The emphasis is ours.
"It has long been well settled that, if a man employed under a contract of personal service is wrongfully dismissed, he has no claim for remuneration due under the contract after the repudiation. His only money claim is for damages for having been prevented from earning his remuneration."

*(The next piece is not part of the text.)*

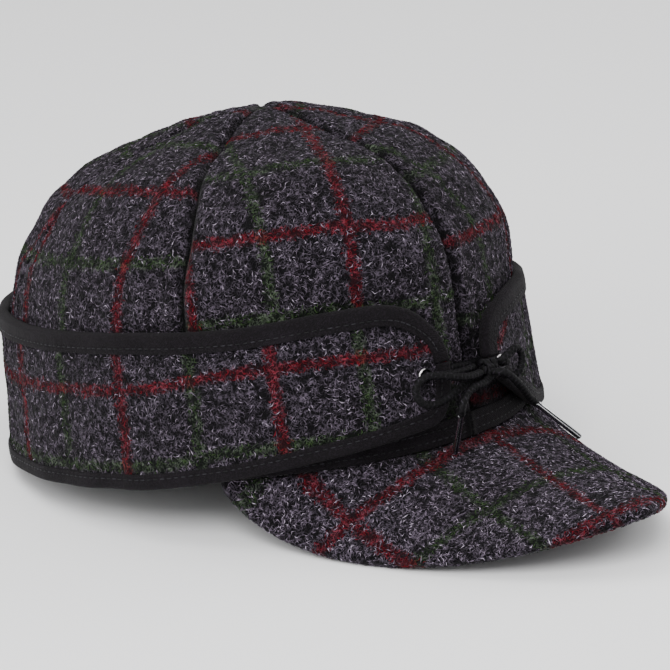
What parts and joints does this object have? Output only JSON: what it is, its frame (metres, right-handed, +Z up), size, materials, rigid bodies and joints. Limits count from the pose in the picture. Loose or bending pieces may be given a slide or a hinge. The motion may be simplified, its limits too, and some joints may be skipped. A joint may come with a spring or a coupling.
{
  "type": "wool cap with visor and laced ear band",
  "caption": "Six-panel wool check cap with a curved wool-covered visor and a fold-up ear band with bound edges, tied in front with a lace bow through metal eyelets.",
  "frame": {"origin": "on the surface under the middle of the resting cap", "axes": "+X towards the wearer's left, -Y forward past the visor, +Z up"},
  "size_m": [0.1872, 0.3032, 0.1368],
  "materials": {
    "wool": "fuzzy wool check",
    "visor_wool": "fuzzy wool check",
    "binding": "fine twill tape",
    "lace": "round braid",
    "steel": "polished"
  },
  "bodies": {
    "root": {"crown_front_left": "wool", "crown_side_left": "wool", "crown_back_left": "wool", "crown_back_right": "wool", "crown_side_right": "wool", "crown_front_right": "wool", "ear_band": "wool", "visor_top": "visor_wool", "visor_under": "visor_wool", "hem_binding": "binding", "upper_binding": "binding", "lower_binding": "binding", "lace_cross": "lace", "lace_lead_left": "lace", "lace_lead_right": "lace", "bow_knot": "lace", "bow_loop_left": "lace", "bow_loop_right": "lace", "bow_tail_left": "lace", "bow_tail_right": "lace", "eyelet_left": "steel", "eyelet_right": "steel", "aglet_left": "steel", "aglet_right": "steel"}
  },
  "joints": []
}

"I doubt whether a wrongful dismissal brings a contract of service to an end in law, although no doubt in practice is does. Under such a contract a servant has a right to remuneration ... in return for services. If the master, in breach of contract, refuses to employ the servant, it is trite law that the contract will not be specifically enforced. As I hope I made plain in the Denmark Productions case, the only result is that the servant, albeit he has been prevented from rendering services by the master's breach, cannot recover remuneration under the contract because he has not earned it. He has not rendered the services for which the remuneration is payable. His only money claim is for damages for being wrongfully prevented from earning his remuneration. And like anyone else claiming damages for breach of contract, he is under a duty to take reasonable steps to minimise the loss he has suffered through the breach. ... I doubt whether in law a contract of service can be unilaterally determined by the master's breach. Perhaps a servant could sit still whilst the contract ran its course with the knowledge that the contract was, in law, still alive. But, in practice, this knowledge could be of little real comfort to him because he would be failing to take reasonable steps to minimise his loss - and since a claim for damages is his only money remedy, he would be prejudicing that claim by doing nothing. Accordingly he would, as a rule, be far better off to treat his contract as it were at an end, and this is usually what happens."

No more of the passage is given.